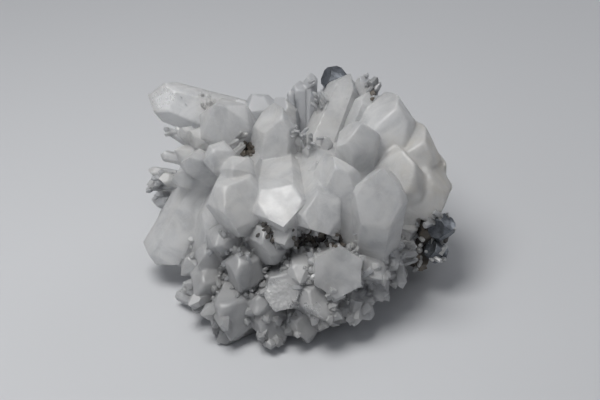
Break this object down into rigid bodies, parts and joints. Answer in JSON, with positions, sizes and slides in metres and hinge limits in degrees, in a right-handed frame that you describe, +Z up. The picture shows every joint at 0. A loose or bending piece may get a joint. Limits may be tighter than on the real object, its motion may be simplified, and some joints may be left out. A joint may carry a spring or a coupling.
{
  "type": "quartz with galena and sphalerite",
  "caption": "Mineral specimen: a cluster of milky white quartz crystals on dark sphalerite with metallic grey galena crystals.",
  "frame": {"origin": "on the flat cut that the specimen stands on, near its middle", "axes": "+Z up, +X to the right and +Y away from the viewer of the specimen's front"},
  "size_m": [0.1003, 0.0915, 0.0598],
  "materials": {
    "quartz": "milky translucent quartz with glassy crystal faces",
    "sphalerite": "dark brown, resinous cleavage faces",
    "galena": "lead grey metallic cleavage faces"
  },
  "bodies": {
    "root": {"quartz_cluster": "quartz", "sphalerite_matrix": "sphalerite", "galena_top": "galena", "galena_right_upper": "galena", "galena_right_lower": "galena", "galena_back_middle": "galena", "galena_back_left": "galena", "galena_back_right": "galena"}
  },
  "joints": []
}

**WORK TO COMPLETE**
Reproduce the listing above verbatim, from first line to last.

**WRITTEN RESPONSE**
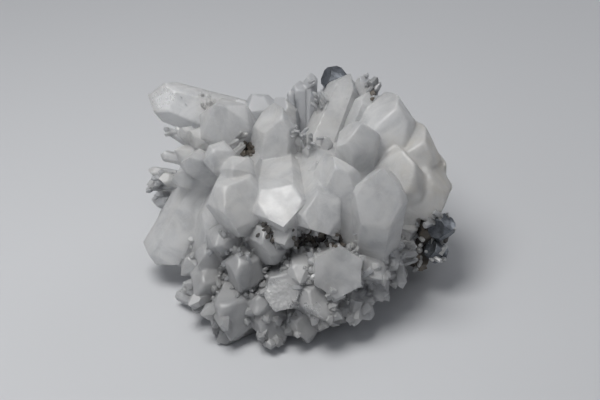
Break this object down into rigid bodies, parts and joints. Answer in JSON, with positions, sizes and slides in metres and hinge limits in degrees, in a right-handed frame that you describe, +Z up. The picture shows every joint at 0. A loose or bending piece may get a joint. Limits may be tighter than on the real object, its motion may be simplified, and some joints may be left out. A joint may carry a spring or a coupling.
{
  "type": "quartz with galena and sphalerite",
  "caption": "Mineral specimen: a cluster of milky white quartz crystals on dark sphalerite with metallic grey galena crystals.",
  "frame": {"origin": "on the flat cut that the specimen stands on, near its middle", "axes": "+Z up, +X to the right and +Y away from the viewer of the specimen's front"},
  "size_m": [0.1003, 0.0915, 0.0598],
  "materials": {
    "quartz": "milky translucent quartz with glassy crystal faces",
    "sphalerite": "dark brown, resinous cleavage faces",
    "galena": "lead grey metallic cleavage faces"
  },
  "bodies": {
    "root": {"quartz_cluster": "quartz", "sphalerite_matrix": "sphalerite", "galena_top": "galena", "galena_right_upper": "galena", "galena_right_lower": "galena", "galena_back_middle": "galena", "galena_back_left": "galena", "galena_back_right": "galena"}
  },
  "joints": []
}